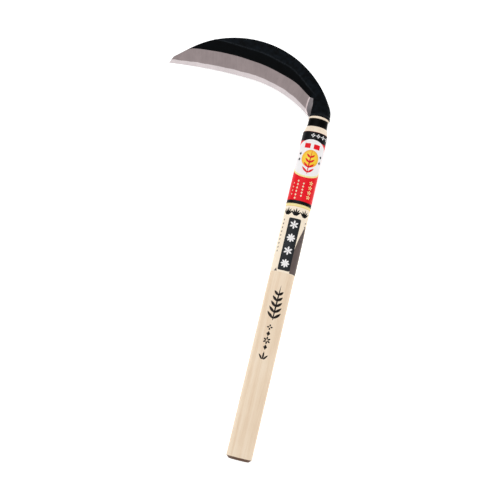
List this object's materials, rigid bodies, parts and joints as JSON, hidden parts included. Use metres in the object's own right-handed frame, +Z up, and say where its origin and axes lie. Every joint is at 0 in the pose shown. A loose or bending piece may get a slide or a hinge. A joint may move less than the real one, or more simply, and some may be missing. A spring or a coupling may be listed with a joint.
{
  "type": "hand sickle",
  "caption": "One-hand grass sickle: forged crescent blade with a tang, set at right angles in a straight oval wooden handle with a steel ferrule and two printed paper sleeves.",
  "frame": {"origin": "centre of the handle's butt face, on the handle's axis", "axes": "+Y along the handle towards its head, -X from the handle out to the blade's tip, +Z up from the surface that the sickle lies on"},
  "size_m": [0.2041, 0.4764, 0.0224],
  "materials": {
    "forged_iron": "black forge scale, ground grey along the bevel",
    "edge_steel": "ground and honed",
    "black_ring": "black lacquer, satin",
    "pale_wood": "bare, sanded",
    "pin_steel": "drawn wire",
    "red_label": "printed, semi-gloss",
    "cream_label": "printed clear film on the wood, semi-gloss"
  },
  "bodies": {
    "root": {"blade_body": "forged_iron", "edge_steel": "edge_steel", "ferrule_ring": "black_ring", "handle": "pale_wood", "mekugi_pin": "pin_steel", "upper_label": "red_label", "lower_label": "cream_label"}
  },
  "joints": []
}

## STATED TASK
The data above must be returned in full, exactly as written.

## ANSWER IN FULL
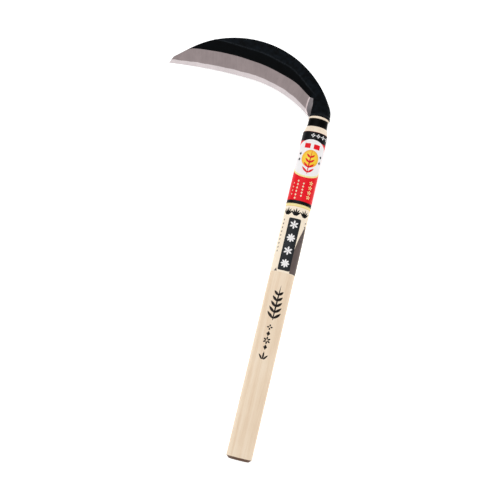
List this object's materials, rigid bodies, parts and joints as JSON, hidden parts included. Use metres in the object's own right-handed frame, +Z up, and say where its origin and axes lie. Every joint is at 0 in the pose shown. A loose or bending piece may get a slide or a hinge. A joint may move less than the real one, or more simply, and some may be missing. A spring or a coupling may be listed with a joint.
{
  "type": "hand sickle",
  "caption": "One-hand grass sickle: forged crescent blade with a tang, set at right angles in a straight oval wooden handle with a steel ferrule and two printed paper sleeves.",
  "frame": {"origin": "centre of the handle's butt face, on the handle's axis", "axes": "+Y along the handle towards its head, -X from the handle out to the blade's tip, +Z up from the surface that the sickle lies on"},
  "size_m": [0.2041, 0.4764, 0.0224],
  "materials": {
    "forged_iron": "black forge scale, ground grey along the bevel",
    "edge_steel": "ground and honed",
    "black_ring": "black lacquer, satin",
    "pale_wood": "bare, sanded",
    "pin_steel": "drawn wire",
    "red_label": "printed, semi-gloss",
    "cream_label": "printed clear film on the wood, semi-gloss"
  },
  "bodies": {
    "root": {"blade_body": "forged_iron", "edge_steel": "edge_steel", "ferrule_ring": "black_ring", "handle": "pale_wood", "mekugi_pin": "pin_steel", "upper_label": "red_label", "lower_label": "cream_label"}
  },
  "joints": []
}